The Kalpna is a genuine Indian restaurant, not to be confused with a British curry house. It is family-run and vegetarian but, with cooking this exciting, you won’t miss meat. Chef-proprietor Ajay Bhartdwaj hails from Uttar Pradesh. One of the most intuitive chefs I know, Bhartdwaj’s mastery of flavour and his ability to balance and harmonise the complex orchestra of spices that make up his often innovative dishes, is luminous. His wife Neera, who is Gujerati, is no mean cook either. What’s more she has an eye for style. You see it in the traditional, artisan “Lipan” glass, mirror and plasterwork that now adorns the restaurant. Visit at night when the candles are lit and watch the walls twinkling. Their son Parag, who now manages front of house, has inherited his parents’ engaging affability, warmth and brightness. The Kalpna is always a comforting place to be.

You could make a meal of the Kalpna’s starters – I often do, throwing in one of their addictive crisp-sour masala dosas for good measure. Kalpna food wakes up the appetite rather than mugs it. It’s the one place where I can overeat without suffering the next day.

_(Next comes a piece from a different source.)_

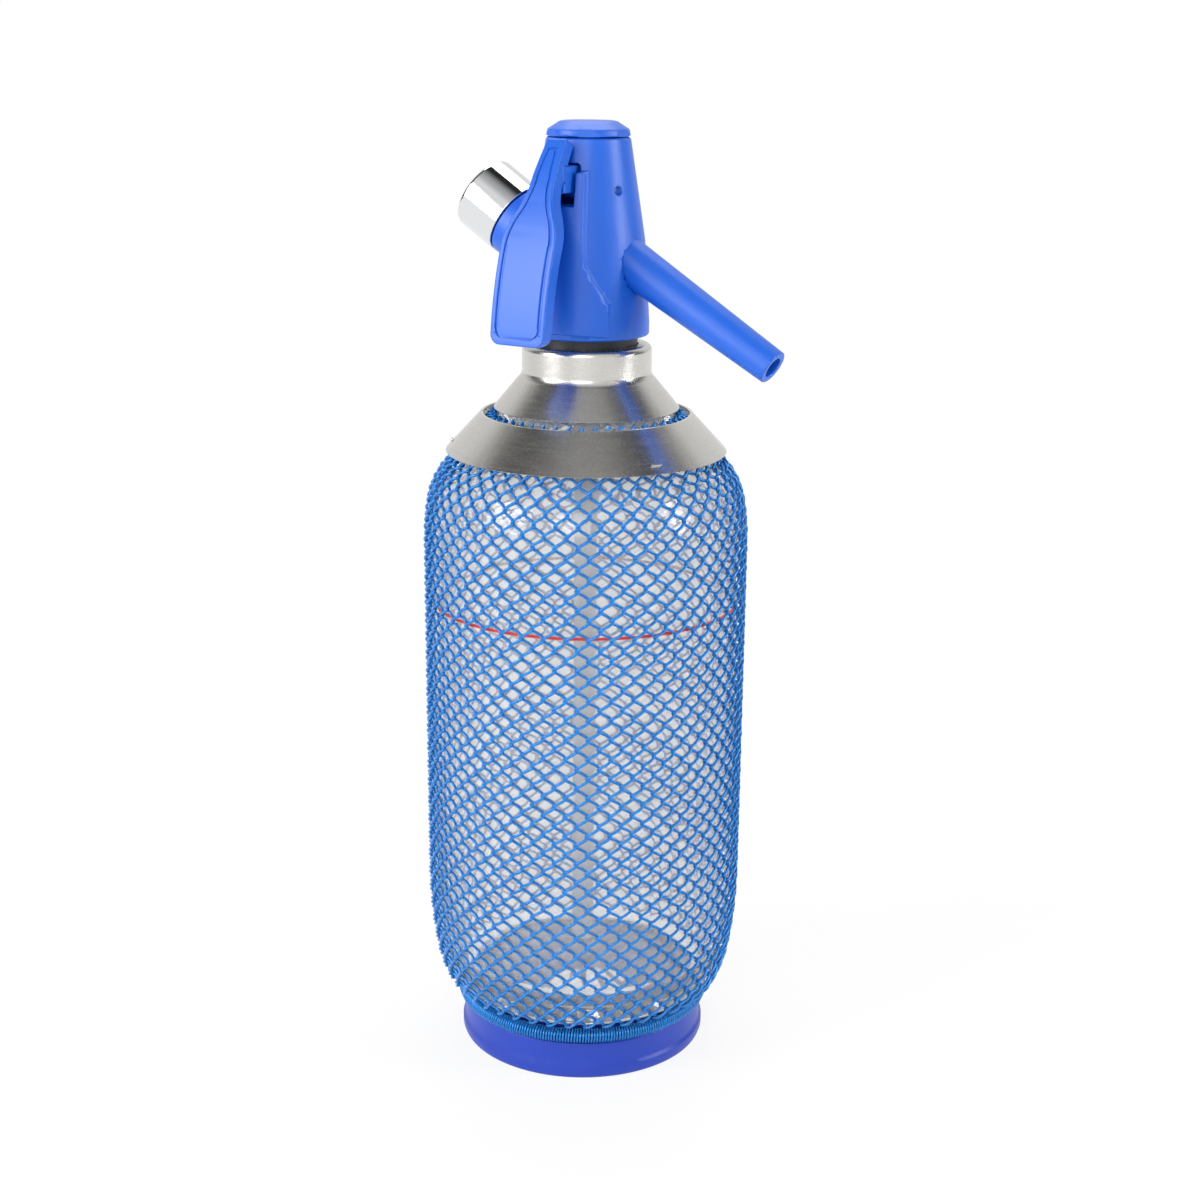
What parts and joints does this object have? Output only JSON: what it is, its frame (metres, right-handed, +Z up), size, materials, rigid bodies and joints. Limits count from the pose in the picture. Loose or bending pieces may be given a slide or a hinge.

You would never believe a little ball of anything could be quite as tasty as the hara bara kebab, vivid green pan-fried spinach patties filled with homemade paneer cheese spiked with one of Bhartdwaj’s freshly roasted, secret recipe spice blends. Mind you, there’s tough competition from the ragra rissoles, perfection in a bashed-up potato as far as I’m concerned, especially when dipped in its sharp-sweet sauce and fragrant gravy of mealy green peas. That said, the bateta vada are show-stoppers. Spuds again, this time sharp and sweet, seasoned with coriander, mustard seeds, green chilli and ginger, then – and – this is the inspired bit – coated and deep fried in a gram (chickpea) flour batter and served with two contrasting sauces and sprinkles of some wonderful crunchy Indian thing.

Among the main courses, I am particularly devoted to the Mughal kofta, a glorious assemblage of paneer, nuts and dried fruits served in an earthily hot, yogurty creamy sauce. But then I find it hard to say no to the two sauces – fresh tomato, honey and ginger and almond and saffron – that accompany the stuffed potato barrels known as dum aloo Kashmeri. Kalpna’s pulao rice arrives trailing that characteristic basmati aroma. Parathas dotted with thyme-like ajwain seeds caress the soft palate.

The proper Indian ice cream, kulfi, is a must. The Alfonso mango one never disappoints but I’m hooked on the pistachio version with its foxy cardamom flavour. And when the kulfi scented with fragrant khus (vetivert) is on offer, snap it up. You won’t regret it, or anything here. I promise.